If things are not going too well in the main character’s storyline, make the secondary character do something that will positively affect the other story.

If you had to cut every part of the subplot from this episode, it would amount to 10 minutes of Spider-man doing spider stuff and punching bad guys. It wouldn’t be horrible, but still, the people watching would need a break.

The writers selected the quotes from Shakespeare’s work and turned them into comments on the events of the story and intercutting the actions scenes with the play creates some pretty funny moments, and the humour makes the situation lighter.

4 – Affect the main story

This is probably the most important thing. Since we’re talking about subplot and not about a random standalone story, Story A and Story B should be linked.

The effects that Story B has on Story A don’t need to be devastating, just enough to bring some minor changes.

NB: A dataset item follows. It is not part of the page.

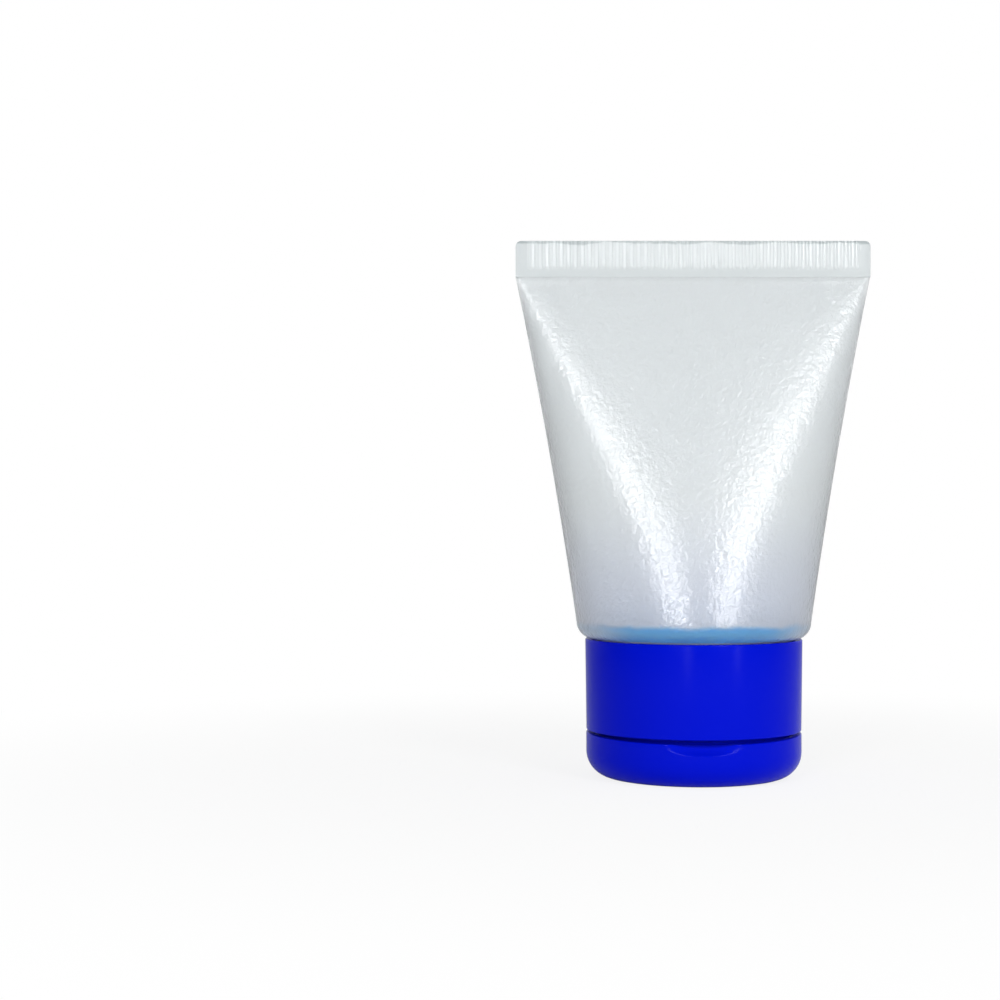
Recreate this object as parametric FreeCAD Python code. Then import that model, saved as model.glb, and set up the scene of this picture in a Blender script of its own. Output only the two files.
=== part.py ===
import FreeCAD, Part
import math
import os

os.makedirs("parts", exist_ok=True)

V = FreeCAD.Vector
UP = V(0, 0, 1)

# Travel squeeze tube standing upside down on its flip-top cap. Sizes are in millimetres.
# The origin is the middle of the lid's standing face, +Z is up, and the thumb recess faces -Y.

# Tube sleeve: a round extrusion, pressed flat at its closed end
tube_od = 35.0
sleeve_wall = 0.5
sleeve_length = 51.7
flare_bow = 0.4
cavity_margin = 0.8
round_end_sharpness = 1.0
flat_end_sharpness = 4.0

# Crimped end seal
seal_width = 53.3
seal_height = 5.4
seal_thickness = 0.9
seal_corner = 0.8
seal_step = 0.03
rib_pitch = 1.06
rib_depth = 0.12
rib_height = 4.3
rib_border = 1.3
rib_foot_share = 0.1
rib_crest_share = 0.35

# Moulded head: bent shoulder, cone and neck
bend_radius = 2.6
bend_wrap = 62.0
shoulder_slope = 22.0
head_wall = 1.2
neck_od = 15.2
neck_bore = 11.0
neck_root_fillet = 0.8
neck_end_round = 0.3

# Cap base: skirt, stepped deck, socket and pouring hole
rim_inset = 1.3
skirt_draft = 0.175
cap_base_height = 13.68
skirt_wall = 1.1
deck_wall = 1.25
deck_step = 1.4
socket_wall = 1.3
socket_length = 8.6
nozzle_od = 5.4
nozzle_drop = 0.9
orifice = 3.5
seam_edge_round = 0.2

# Cap lid: shallow cup with a plug
lid_flush = 0.025
lid_height = 7.07
lid_wall = 1.4
lid_floor = 1.3
lid_bottom_round = 3.9
plug_reach = 1.2
plug_stem_od = 4.0
recess_depth = 0.9
recess_height = 1.5

# Snap bead on the front of the deck step
bead_proud = 0.12
bead_radius = 0.3
bead_arc = 40.0

# Living hinge at the back
hinge_width = 8.0
film_thickness = 0.3
film_length = 1.4
pad_margin = 0.75
pad_height = 1.6
pad_slope = 0.8
pad_proud = 0.1

# Clearances
rim_gap = 0.2
seat_gap = 0.05
neck_thread_room = 1.0
lid_step_gap = 0.3
plug_gap = 0.2
parting_gap_back = 0.05
parting_gap_front = 0.65

# Fineness of the sleeve's loft and closeness of faces that meet
loft_sections = 9
section_corners = 48
halvings = 40
weld_tolerance = 0.0005
match_tolerance = 0.0001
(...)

In The Spectacular Spider-man the subplot cannot affect the main plot immediately because the two events take place simultaneously and far apart, but it has a significant impact on the overall plot.

The absence of Harry Osborn raises suspicion of who the Green Goblin really is, Liz’s disappointment in not seeing Peter creates a problem in their relationship. Overall the two stories are tied together by the antagonist and the protagonist.

The spectacular spider man logo-example of a subplot

Back when it first came out, The Spectacular Spider-man was rumored to be the best TV series about the friendly neighborhood’s superhero, but unfortunately, it got canceled after just 2 seasons.

All the episodes feature a funny but compelling story and do a great job to contrast the action-packed life of Spider-man and the drama-filled relationships of Peter Parker.

The reason why I’m bringing back the fossil of a dead and unknown TV series is that whenever I think about how to find a good example of a subplot to improve a story I’m writing, I think about this series.

And with the latest Spider-man movie coming out (Into the Spider-verse) I thought it would be nice to be nostalgic for a second and look back at the best Spider-man TV series ever made according to me.